**Exercise goal**
Find the lines holding the string "that" in the data, then copy all of them.

==== Data for processing ====

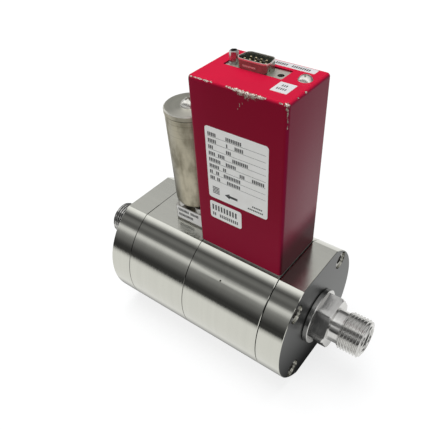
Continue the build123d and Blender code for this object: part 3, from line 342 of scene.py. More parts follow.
turned_steel, tree, shader, place = start_material("turned_steel", Metallic=1.0)
xyz = split(tree, place)
facing = face_direction(tree)
radius = distance_from_line(tree, xyz["Y"], maths(tree, "SUBTRACT", xyz["Z"], bar_axis_z))
on_end = maths(tree, "GREATER_THAN", maths(tree, "ABSOLUTE", facing["X"]), 0.8)
on_flat = maths(tree, "GREATER_THAN", maths(tree, "ABSOLUTE", facing["Z"]), 0.985)
across = mix_value(tree, on_end, mix_value(tree, on_flat, xyz["X"], xyz["Y"]), radius)
along = mix_value(tree, on_end, mix_value(tree, on_flat, xyz["Z"], xyz["X"]), xyz["Y"])
marks = use_group(
    tree, tool_marks,
    {"Across": across, "Along": along, "Lines per Metre": 2600.0, "Stretch": 0.006},
)
dull = use_group(tree, stains, {"Vector": place, "Size": 0.022, "Cover": 0.35})
colour = mix_colour(tree, marks["Streaks"], (0.595, 0.595, 0.545), (0.645, 0.645, 0.59))
colour = tint(tree, colour, (0.38, 0.37, 0.35), dull["Blots"], 0.2)
# The turned ends are painted near black: painted shade.
colour = tint(tree, colour, (0.062, 0.065, 0.070), on_end, 0.92)
for seam_x in dirty_seams_x:
    off_seam = maths(tree, "ABSOLUTE", maths(tree, "SUBTRACT", xyz["X"], seam_x))
    seam_dirt = step_down(tree, off_seam, *seam_dirt_reach)
    colour = tint(tree, colour, (0.07, 0.068, 0.06), seam_dirt, 0.85)
gloss = maths(tree, "MULTIPLY_ADD", marks["Streaks"], 0.03, mix_value(tree, on_flat, 0.025, 0.15))
gloss = maths(tree, "ADD", gloss, times(tree, dull["Cloud"], 0.03))
gloss = maths(tree, "MAXIMUM", gloss, times(tree, on_end, 0.36))
ridges = relief(tree, marks["Lines"], 0.12, 0.0003)
join(tree, shader, Base_Color=colour, Roughness=gloss, Normal=ridges)
dress(turned_steel, "outlet_end_block", "valve_block", "sensor_block", "inlet_end_block")


# ---------------------------------------------------------------- block seals, bolts and flow path
# Soft metal rings seal the blocks, and socket-head bolts of stainless steel draw them together.
# The sintered filter and the drilled flow element lie in the bore.

def plain_metal(name, light, dark, roughness, patch, grain, metallic=1.0):
    """Metal whose colour wanders between light and dark, in patches of that size, with a grain."""
    material, tree, shader, place = start_material(name, Metallic=metallic)
    wear = use_group(tree, stains, {"Vector": place, "Size": patch, "Cover": 0.4})
    speckle = noise(tree, place, grain, 3.0)
    colour = mix_colour(tree, wear["Cloud"], light, dark)
    colour = tint(tree, colour, dark, wear["Blots"], 0.4)
    gloss = maths(tree, "MULTIPLY_ADD", speckle, 0.16, roughness - 0.08)
    gloss = maths(tree, "MULTIPLY_ADD", wear["Cloud"], 0.06, gloss)
    bumps = relief(tree, speckle, 0.15, 0.0001)
    join(tree, shader, Base_Color=colour, Roughness=gloss, Normal=bumps)
    return material


seal_nickel = plain_metal(
    "seal_nickel", (0.66, 0.62, 0.55), (0.50, 0.47, 0.42), 0.35, 0.004, 9000.0,
)
dress(
    seal_nickel, "outlet_block_seal", "centre_block_seal", "inlet_block_seal", "sensor_port_seals",
)
screw_steel = plain_metal(
    "screw_steel", (0.62, 0.61, 0.59), (0.42, 0.41, 0.39), 0.26, 0.003, 6000.0,
)
dress(
    screw_steel, "inlet_tie_bolts", "outlet_end_bolts", "sensor_base_screws", "base_plate_screws",
    "bracket_screws", "cover_nut", "jackscrew_washer", "jackscrew", "valve_base_screws", "can_nut",
)
sintered_steel = plain_metal(
    "sintered_steel", (0.45, 0.44, 0.42), (0.28, 0.27, 0.26), 0.62, 0.002, 14000.0,
)
dress(sintered_steel, "inlet_filter", "laminar_flow_element")
machined_steel = plain_metal(
    "machined_steel", (0.64, 0.63, 0.61), (0.52, 0.51, 0.49), 0.24, 0.009, 4000.0,
)
dress(
    machined_steel,
    "sensor_base", "sensor_tube", "sensor_case", "valve_seat", "diaphragm", "push_rod",
)


# ---------------------------------------------------------------- gas fittings
# Turned and milled from stainless bar in one piece: a boss against the block, a hexagon for the
# spanner, a neck, a fine thread and a rounded sealing bead round the bore.

boss_start_x = 0.0622
spigot_length, spigot_radius = 0.0080, 0.0120
boss_length, boss_radius, boss_chamfer = 0.0032, 0.0165, 0.0006
hexagon_length, hexagon_half_width, hexagon_corner = 0.0090, 0.0135, 0.0156
hexagon_chamfer_length, hexagon_chamfer_depth = 0.0009, 0.0012
neck_length, neck_radius = 0.0056, 0.0095
gas_thread_length, gas_thread_radius, gas_thread_chamfer = 0.0130, 0.0111, 0.0010
gas_thread_pitch, gas_thread_depth, gas_thread_fade = 0.001814, 0.00095, 0.0012
gas_thread_steepness, gas_thread_root_cut = 1.25, 0.1
bead_path_radius, bead_radius = 0.0076, 0.0008
port_radius, port_chamfer_length, port_chamfer_depth = 0.0051, 0.0004, 0.0005
edge_break, fillet, row_gap = 0.0003, 0.0002, 0.0001
turned_row, hexagon_row, thread_row = range(3)
steps_round, thread_steps, bead_steps = 96, 150, 13


def closed_skin(name, points):
    """Mesh over a grid of points, rows by columns, whose last row and column meet its first."""
    rows, columns = points.shape[:2]
    row = np.arange(rows)[:, None]
    column = np.arange(columns)[None, :]
    next_row = (row + 1) % rows
    next_column = (column + 1) % columns
    corners = np.stack(
        [row * columns + column, row * columns + next_column,
         next_row * columns + next_column, next_row * columns + column], axis=-1,
    ).reshape(-1, 4)
    mesh = bpy.data.meshes.new(name)
    mesh.from_pydata(points.reshape(-1, 3).tolist(), [], corners.tolist())
    return mesh


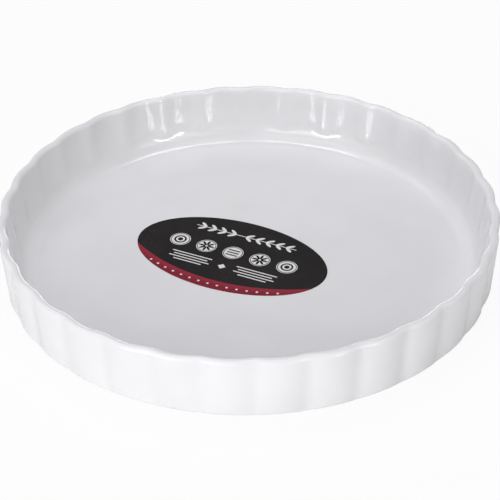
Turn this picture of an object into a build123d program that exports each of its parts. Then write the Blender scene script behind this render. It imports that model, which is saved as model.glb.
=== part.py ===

====

**Expected output**
    """Metal whose colour wanders between light and dark, in patches of that size, with a grain."""
Turn this picture of an object into a build123d program that exports each of its parts. Then write the Blender scene script behind this render. It imports that model, which is saved as model.glb.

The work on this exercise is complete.